++++ DATA SHOWN

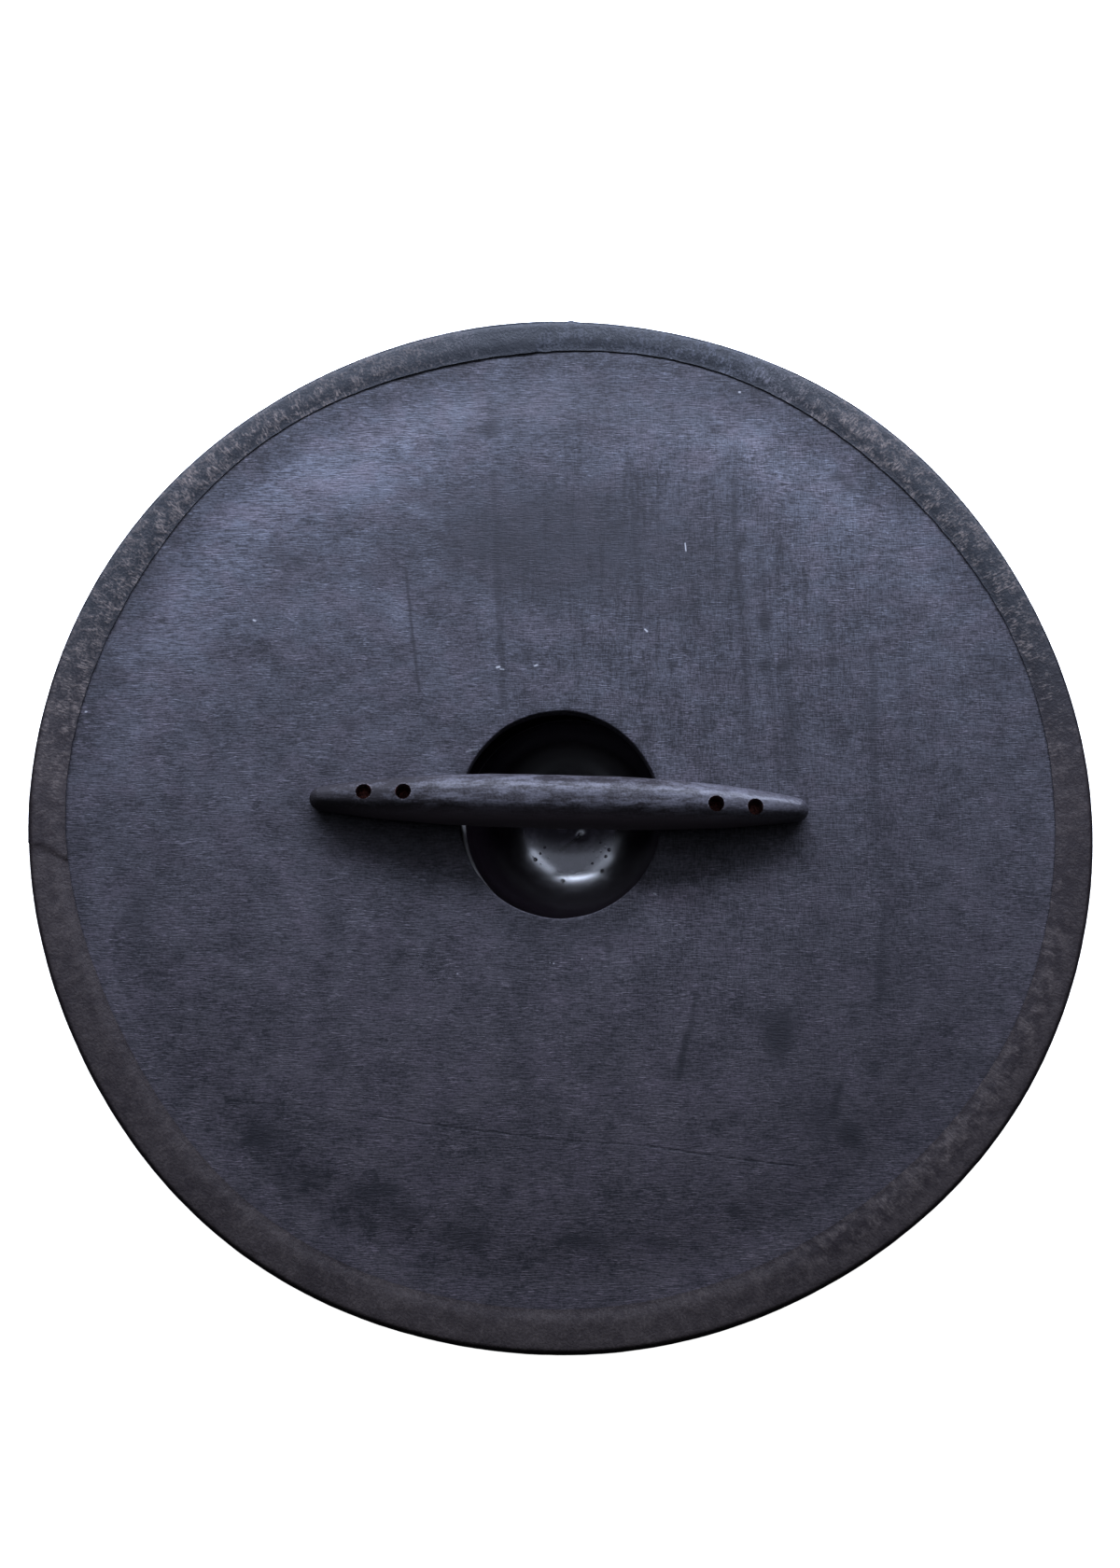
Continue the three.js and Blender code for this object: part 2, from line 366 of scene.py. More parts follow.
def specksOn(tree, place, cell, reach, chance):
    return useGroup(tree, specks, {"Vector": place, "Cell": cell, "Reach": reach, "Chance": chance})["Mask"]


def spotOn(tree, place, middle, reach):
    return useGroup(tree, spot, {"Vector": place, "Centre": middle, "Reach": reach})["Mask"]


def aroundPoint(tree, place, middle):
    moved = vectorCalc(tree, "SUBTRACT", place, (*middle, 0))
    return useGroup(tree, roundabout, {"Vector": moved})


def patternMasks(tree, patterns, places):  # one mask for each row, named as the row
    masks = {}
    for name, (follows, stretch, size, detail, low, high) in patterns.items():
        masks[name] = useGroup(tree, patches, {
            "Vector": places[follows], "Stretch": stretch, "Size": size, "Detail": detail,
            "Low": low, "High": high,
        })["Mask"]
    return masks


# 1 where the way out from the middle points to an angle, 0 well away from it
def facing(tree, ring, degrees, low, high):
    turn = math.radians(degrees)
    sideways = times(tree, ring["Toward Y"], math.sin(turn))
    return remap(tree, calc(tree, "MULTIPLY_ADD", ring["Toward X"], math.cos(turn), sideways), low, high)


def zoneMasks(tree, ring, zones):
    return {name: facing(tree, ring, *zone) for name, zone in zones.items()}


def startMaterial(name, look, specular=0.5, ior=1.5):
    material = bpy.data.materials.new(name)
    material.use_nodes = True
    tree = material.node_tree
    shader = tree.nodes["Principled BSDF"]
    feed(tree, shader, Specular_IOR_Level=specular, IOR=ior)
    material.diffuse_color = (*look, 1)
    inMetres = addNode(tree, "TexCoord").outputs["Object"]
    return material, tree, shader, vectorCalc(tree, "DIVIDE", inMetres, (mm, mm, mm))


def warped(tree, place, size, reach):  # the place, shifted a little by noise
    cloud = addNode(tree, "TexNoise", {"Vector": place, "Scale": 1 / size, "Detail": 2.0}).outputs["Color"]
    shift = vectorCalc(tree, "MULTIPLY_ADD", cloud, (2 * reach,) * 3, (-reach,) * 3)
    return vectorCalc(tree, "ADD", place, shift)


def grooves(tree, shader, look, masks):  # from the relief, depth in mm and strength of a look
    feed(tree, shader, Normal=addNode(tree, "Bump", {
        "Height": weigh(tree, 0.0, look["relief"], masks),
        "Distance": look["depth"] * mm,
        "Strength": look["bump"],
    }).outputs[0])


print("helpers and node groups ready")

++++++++

# [SET PROBLEM]
Restate, word for word and with nothing added, the lines from the first line of the listing through the one where "return masks" stands.

# [SOLUTION]
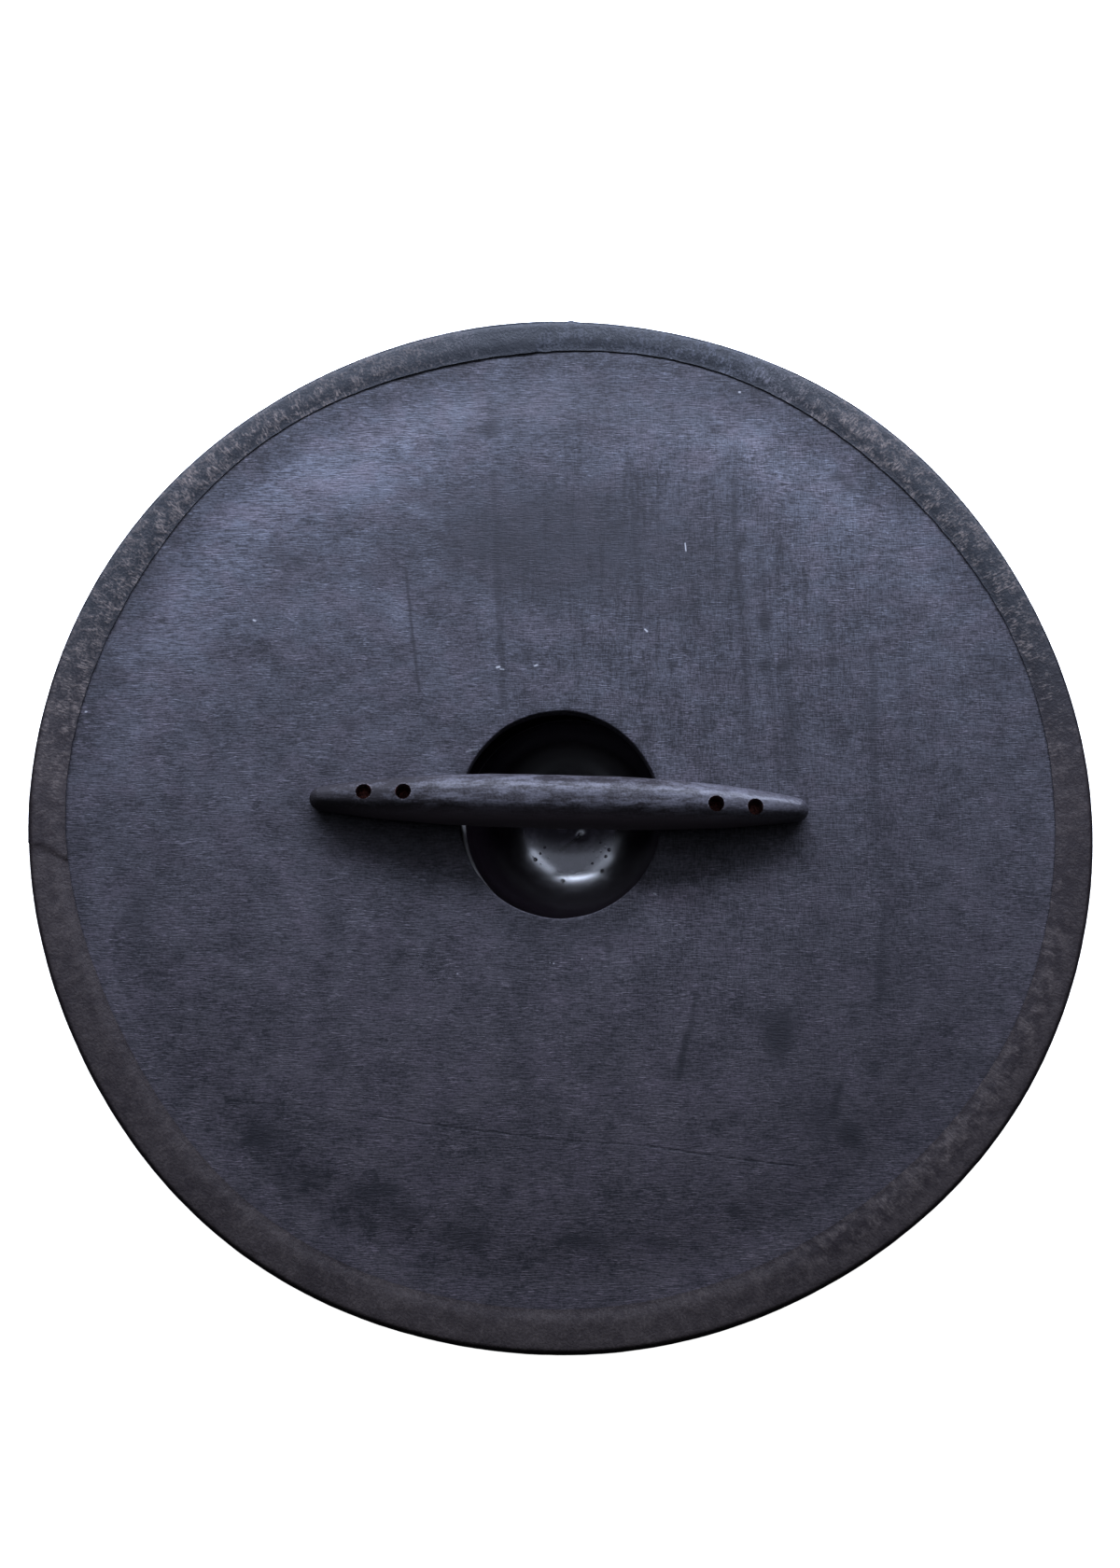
Continue the three.js and Blender code for this object: part 2, from line 366 of scene.py. More parts follow.
def specksOn(tree, place, cell, reach, chance):
    return useGroup(tree, specks, {"Vector": place, "Cell": cell, "Reach": reach, "Chance": chance})["Mask"]


def spotOn(tree, place, middle, reach):
    return useGroup(tree, spot, {"Vector": place, "Centre": middle, "Reach": reach})["Mask"]


def aroundPoint(tree, place, middle):
    moved = vectorCalc(tree, "SUBTRACT", place, (*middle, 0))
    return useGroup(tree, roundabout, {"Vector": moved})


def patternMasks(tree, patterns, places):  # one mask for each row, named as the row
    masks = {}
    for name, (follows, stretch, size, detail, low, high) in patterns.items():
        masks[name] = useGroup(tree, patches, {
            "Vector": places[follows], "Stretch": stretch, "Size": size, "Detail": detail,
            "Low": low, "High": high,
        })["Mask"]
    return masks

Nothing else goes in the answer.